What Motion Blur Does Not Mean
Motion blur does not just mean “the image is blurry.” That is too vague.
It specifically means blur caused by movement during exposure.
It also does not automatically mean something is wrong. In most cases, motion blur is a completely normal and necessary part of moving-image capture. Only when it is too strong, too weak, or inconsistent with the intended style does it become a problem.
Why the Term Still Matters
The term still matters because motion blur is one of the basic building blocks of how motion is perceived in film and video. It affects realism, style, intensity, and readability. Anyone working with cameras, editing, VFX, or cinematography needs to understand it.

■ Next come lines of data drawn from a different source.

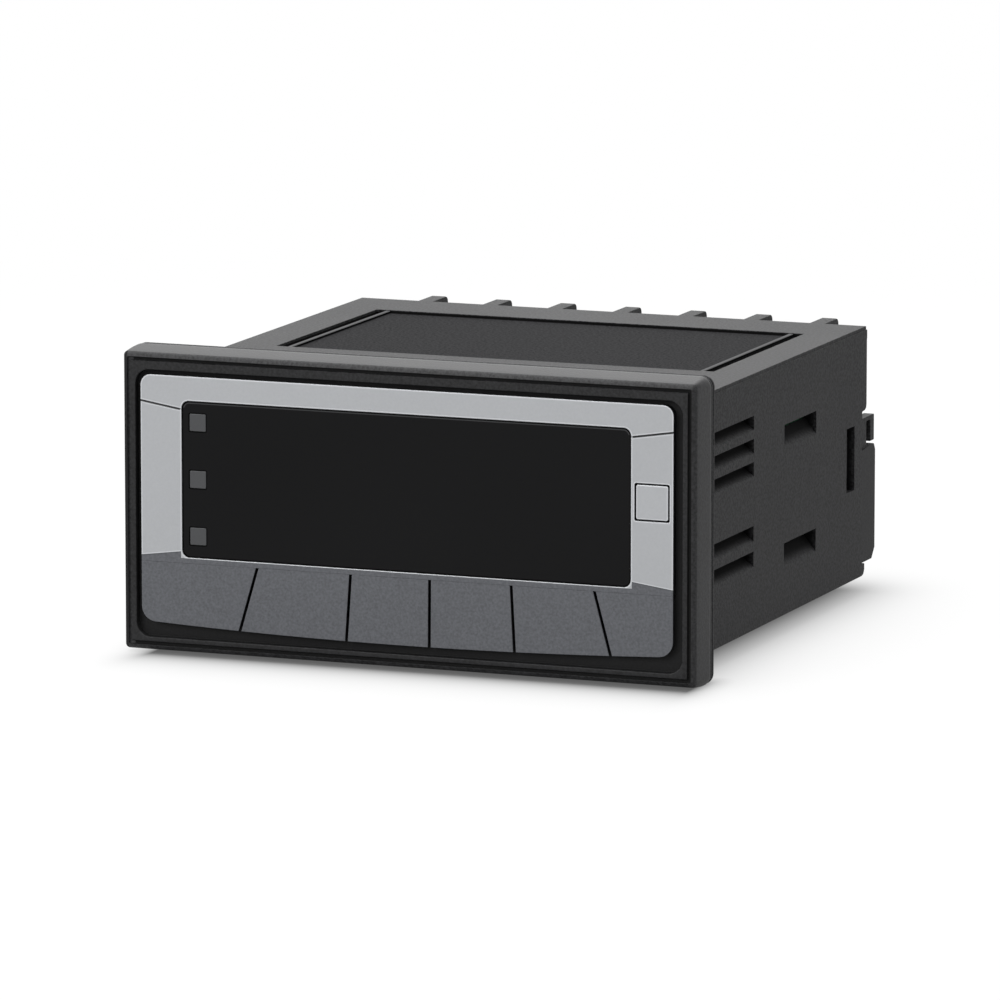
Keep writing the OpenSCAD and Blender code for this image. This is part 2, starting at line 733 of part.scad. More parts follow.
module plug_block() color([0.13, 0.13, 0.135]) {
    half = case_w / 2 - fit_clear;
    rear = case_l + block_l;
    difference() {
        union() {
            rotate([90, 0, 90]) linear_extrude(2 * half, center = true) polygon([
                [case_l + 0.1, block_bottom],
                [rear - 1.5, block_bottom],
                [rear, block_bottom + 1.7],
                [rear, block_top - 1.2],
                [rear - 0.6, block_top - 0.2],
                [rear - 2, block_top],
                [case_l + 0.1, block_top - 0.6]
            ]);
            box(-inner_w / 2 + 1, inner_w / 2 - 1, cover_y + cover_t, case_l + 0.2,
                block_bottom + 1, block_top - 1.2);
        }
        for (i = [0 : block_ways - 1]) {
            box(way_x(i) - 1.9, way_x(i) + 1.9, rear - 4, rear + 1,
                block_bottom + 3, block_bottom + 6.8);
            translate([way_x(i), rear - 4, block_bottom + 13]) rotate([-90, 0, 0])
                cylinder(h = 5, r = 2.1);
            box(way_x(i) - 0.9, way_x(i) + 0.9, case_l - 1, case_l + 2.4,
                block_bottom + 8, block_bottom + 9.8);
        }
    }
}

module plug_screws() color([0.80, 0.81, 0.83]) {
    y = case_l + block_l - 4;
    for (i = [0 : block_ways - 1]) translate([way_x(i), y, block_bottom + 13]) difference() {
        rotate([-90, 0, 0]) cylinder(h = 2.4, r = 1.9);
        box(-3, 3, 1.6, 3, -0.3, 0.3);
    }
}

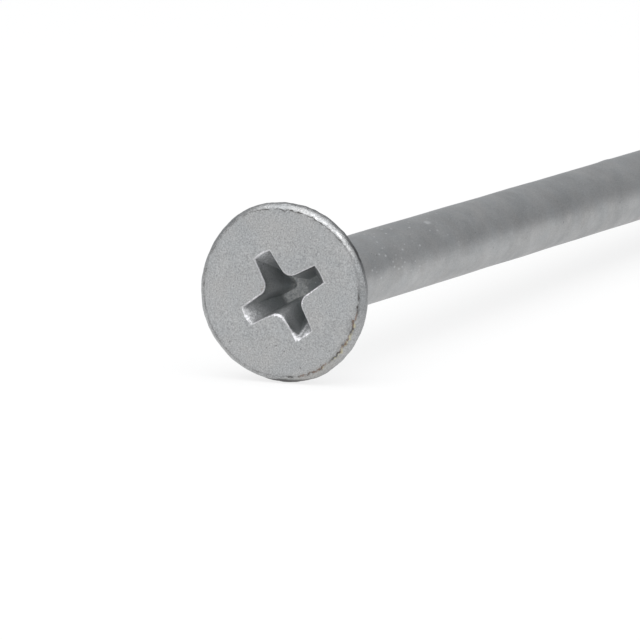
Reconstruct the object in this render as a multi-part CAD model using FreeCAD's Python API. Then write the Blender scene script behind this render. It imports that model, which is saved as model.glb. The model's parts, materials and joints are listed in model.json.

It is one of those technical ideas that quietly shapes the entire emotional feel of an image.
Example in a Sentence
“The DP used a faster shutter to reduce motion blur and make the fight scene feel sharper and more aggressive.”
Related Terms
Shutter Speed is the amount of time each frame is exposed in digital capture and one of the main controls affecting motion blur.
Shutter Angle is the film-camera equivalent concept that determines exposure duration and influences motion blur.
Frame Rate affects how motion is recorded over time and works together with shutter settings to shape blur and movement.
Exposure is the amount of light captured by the camera, which is partly controlled by how long the shutter stays open.
Pan is camera movement from side to side, which can produce visible motion blur when done quickly.
Strobing is the harsh or jittery look that can happen when motion blur is reduced too much.
Focus refers to image sharpness based on lens adjustment and is separate from motion blur.
Freeze Frame Look is the sharper visual effect created when motion blur is heavily reduced with a faster shutter.
Camera Movement includes pans, tilts, handheld movement, tracking, and other motion that can affect blur across the image.
Visual Style is strongly influenced by motion blur because shutter choices change how motion feels emotionally and physically.